Once in the car, I stuck my head out the window and closed my eyes. I let the warm summer breeze cool down my hot face as I reflected on my accomplishment. I realized this triathlon helped me to discover my full capacity. I never knew the full strength I had within me until today and I was able to recognize it because I didn't give up. I tried my hardest from beginning to end; from the first set of arches to the last. My reward was not only the medal hanging from my neck, but more importantly the feeling of pride and accomplishment I experienced as I ran through the last set of arches. It is a feeling I will never forget.

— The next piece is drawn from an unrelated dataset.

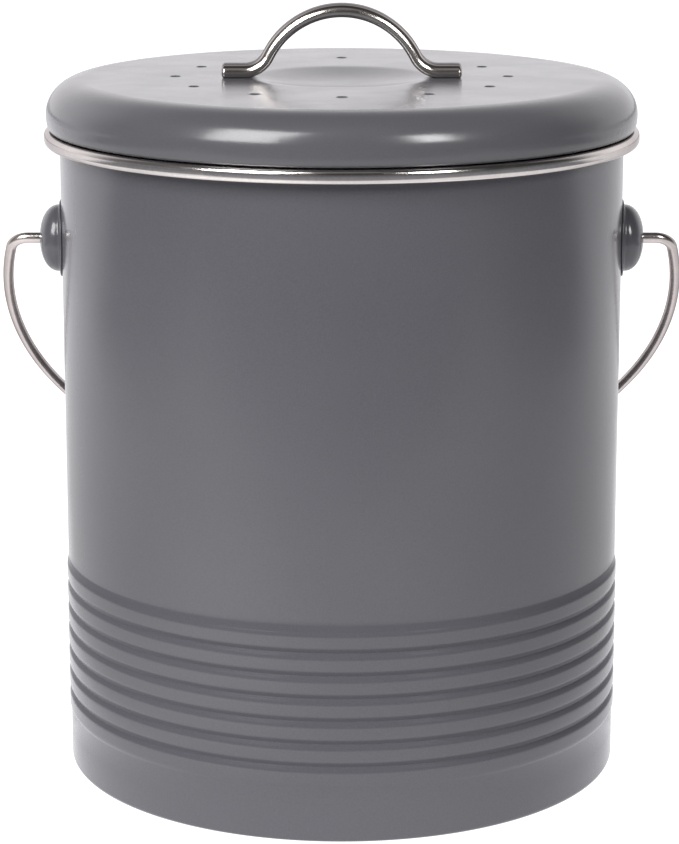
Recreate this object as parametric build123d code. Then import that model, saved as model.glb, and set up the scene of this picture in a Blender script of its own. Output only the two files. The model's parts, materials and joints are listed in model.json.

This recognition of how important it is to always try my hardest reminded me of other experiences in my life. This triathlon meant more to me than sports and a medal. It allowed me to prove to myself that this event, as well as many others, have symbolized my true work ethic. Since the day I ran through the final set of arches, up until this day, I give everything my best shot. I try my hardest to do well in school, to be a good friend and sibling, a loyal daughter, and a hardworking athlete.
Not too long ago, I had a trimester math test. I told myself that I was going to study to the best of my ability and receive a grade that reflected my effort. This reminded me of the triathlon and how I set mind to reaching the finish line. I reminded myself of how powerful trying your hardest and giving your best effort can be in any scenario. I put my best foot forward and took the test, knowing I can do anything I set my mind to. I scored very high and received a better grade than I had hoped for.
I learned that life isn't about winning or being the best, it's about what you personally can accomplish. I didn't win the triathlon but I tried my hardest and reached the finish line. As far as I'm concerned, I was a winner at heart for finishing my first triathlon and that is what matters most to me.